# Welcome Camping Loser



## RizFam (Feb 25, 2006)

It only took our 3rd season with our Outback for my DH to officially become part of the Outback Family.









I would like to give a warm loving







welcome to my Best Friend and Wonderful DH aka 'Camping Loser'








Who was fondly given this nickname by our fellow camping buddies. . . for good reason.

















_*Camping Loser*_

XOXOX Tami


----------



## Airboss (Jul 14, 2007)

RizFam said:


> ...Who was fondly given this nickname by our fellow camping buddies. . . for good reason.

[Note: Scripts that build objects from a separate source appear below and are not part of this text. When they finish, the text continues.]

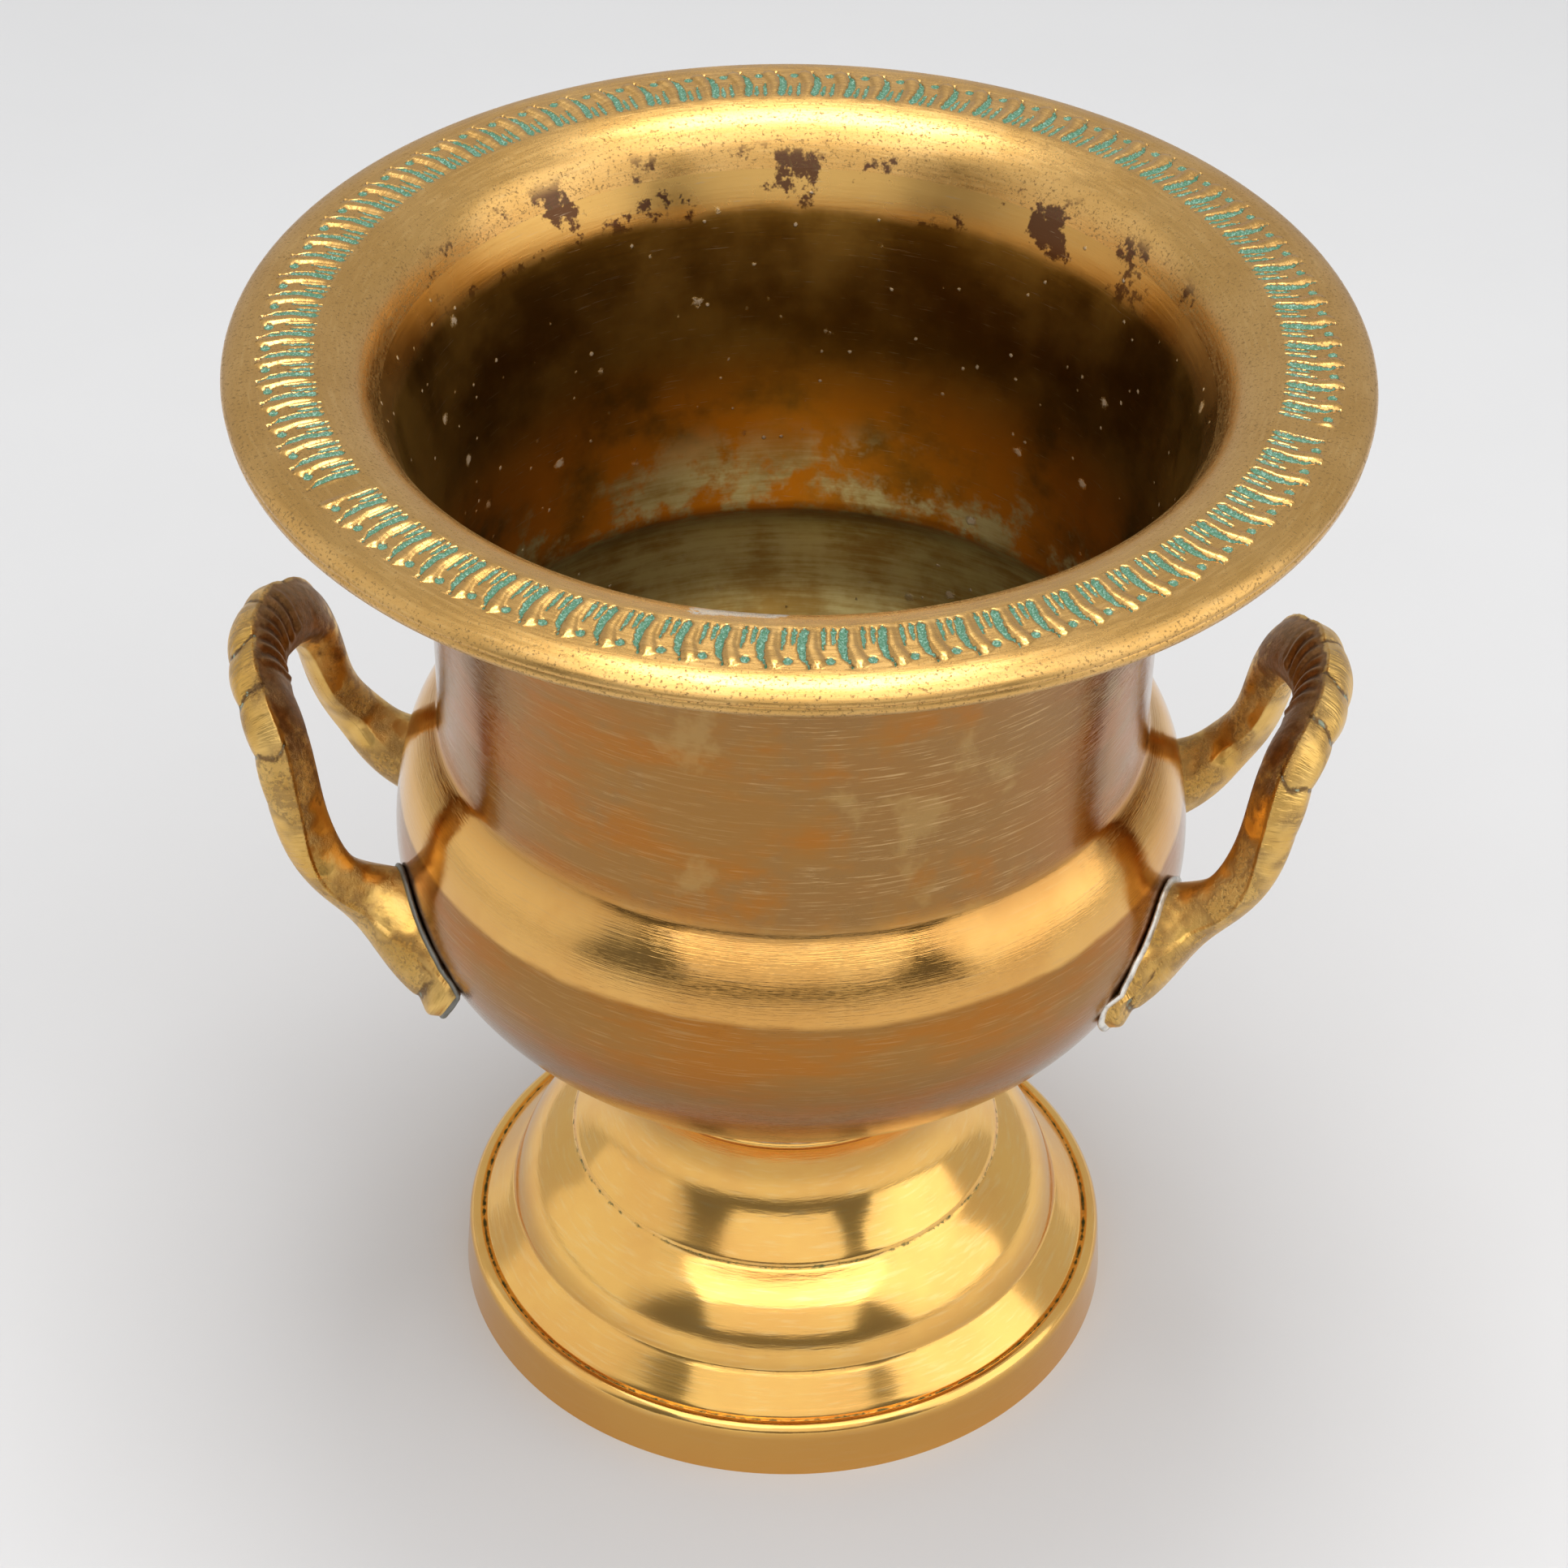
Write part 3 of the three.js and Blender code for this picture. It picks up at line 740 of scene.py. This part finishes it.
def make_foot():
    outside = foot_outside()
    inside = evenly([
        (FOOT_RADIUS - SHEET, 0),
        (GROOVE_RADIUS, GROOVE_Z - 2.8),
        (GROOVE_RADIUS - 4.4, GROOVE_Z),
        (57.9, 19.9),
        (56.2, 25.2),
        (51.4, 31),
        (45.4, 34.8),
        (38.4, 46.4),
        (35.8, 57),
        (35.8, FOOT_TOP_Z - SHEET),
        (0, FOOT_TOP_Z - SHEET),
    ], 3.0)
    outline = np.vstack([outside, inside])
    # residue lies in the turned lines: the place of each, how wide it spreads and how dark it is
    lines = (
        ((46.4, 37.3), 0.9, 0.6),
        ((59.8, 19.6), 0.5, 0.4),
        ((GROOVE_RADIUS, GROOVE_Z - 1), 0.8, 0.7),
    )
    hollow = np.zeros(len(outline))
    for line, width, amount in lines:
        away = np.hypot(*(outline - np.array(line)).T)
        hollow = np.maximum(hollow, amount * np.clip(1 - away / width, 0, 1))
    piece = spun("foot_turned", outline, False, foot_look(), hollow=hollow)
    place(piece, "polished_brass", "foot")


def make_foot_solder(material):
    """The bead between the top of the foot and the bowl."""
    inner = 37.3
    base = FOOT_TOP_Z + 0.3
    outline = np.vstack([
        [(inner, base), (38.5, base)],
        curve((39, base + 0.2), (39.2, base + 0.9), (38.6, base + 1.6)),
        [(inner + 0.3, base + 0.6)],
    ])
    piece = spun("foot_solder_run", outline, True, material)
    place(piece, "solder", "foot_solder_ring")


# ---------- handles ----------

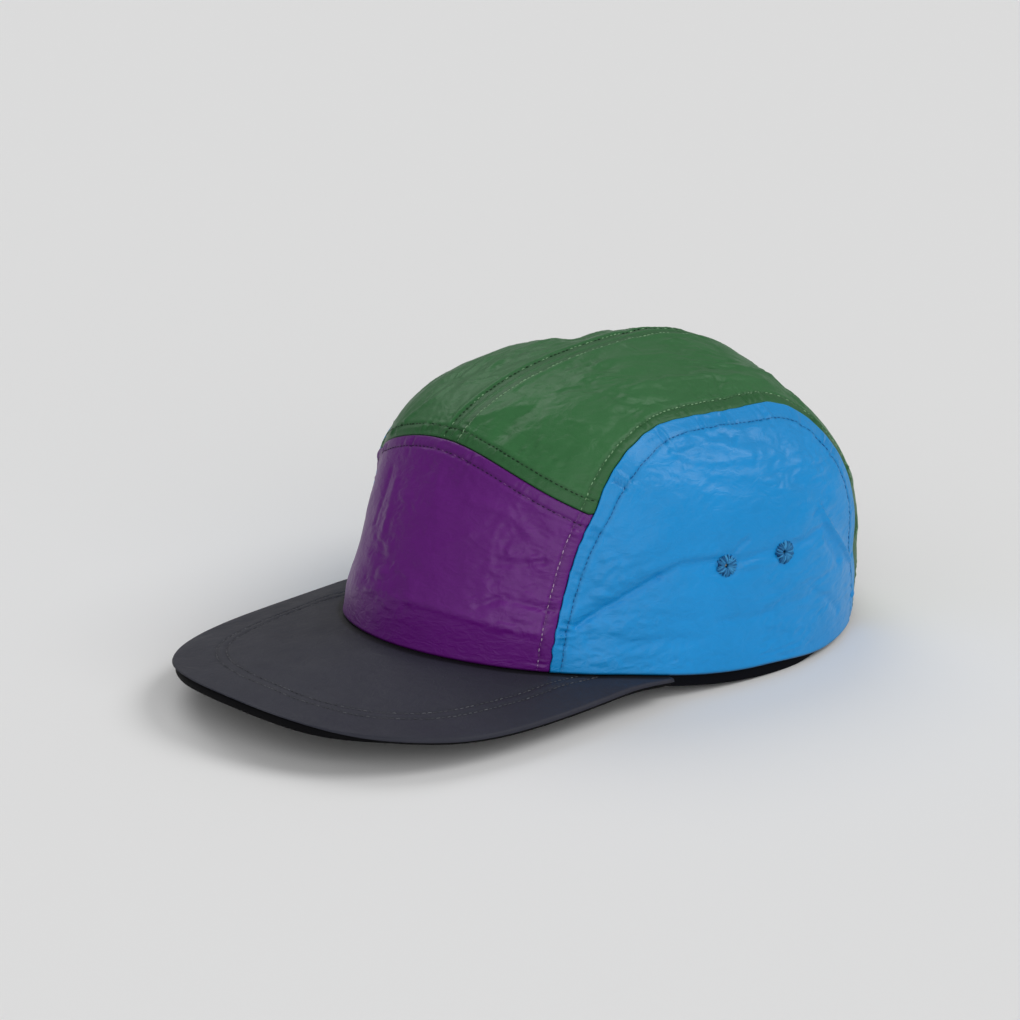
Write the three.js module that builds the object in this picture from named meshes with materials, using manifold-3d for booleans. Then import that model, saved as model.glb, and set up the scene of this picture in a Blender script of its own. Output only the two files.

I hope we get to hear that story sometime!


----------



## wolfwood (Sep 19, 2005)

Not "*THE BIRD MAN*"......or "_*BUILDER EXTRAORDINAIRE*_".....or "*WINGED REALTOR*"....or....okay, I'll stop now









Welcome aboard, John!!!!! Yet another really cool member joins our ranks!!!!


----------



## tdvffjohn (Mar 10, 2005)

Welcome, Camping Loser even tho you ve always been with us anyway









John


----------



## skippershe (May 22, 2006)

I almost feel bad for saying this, but.........

Welcome
Camping Loser! 

Hey, Tami said it was ok...


----------



## tdvffjohn (Mar 10, 2005)

Its OK Dawn, its said with love at the rallies and get togethers









John


----------



## Doxie-Doglover-Too (Jan 25, 2007)

Welcome Loser- er Camping Loser!
Now, spill your guts....


----------



## BigBadBrain (Aug 26, 2004)

Hey Dawn, you're a moderator now, you don't have to apologize anymore!

Welcome Camping Loser! I too would like to hear that story!


----------



## Piecemaker (Nov 15, 2007)

Welcome "Camping Loser" to the Outbackers Community.

I have seen some of your great mods







and.. maybe someday.

Brian


----------



## huntr70 (Jul 8, 2005)

A big welcome to my Buddy!!!!!

Here he is doing what he does best............can you hear the snores from there?????









He earned this nickname by being the first one in bed.................every night!!!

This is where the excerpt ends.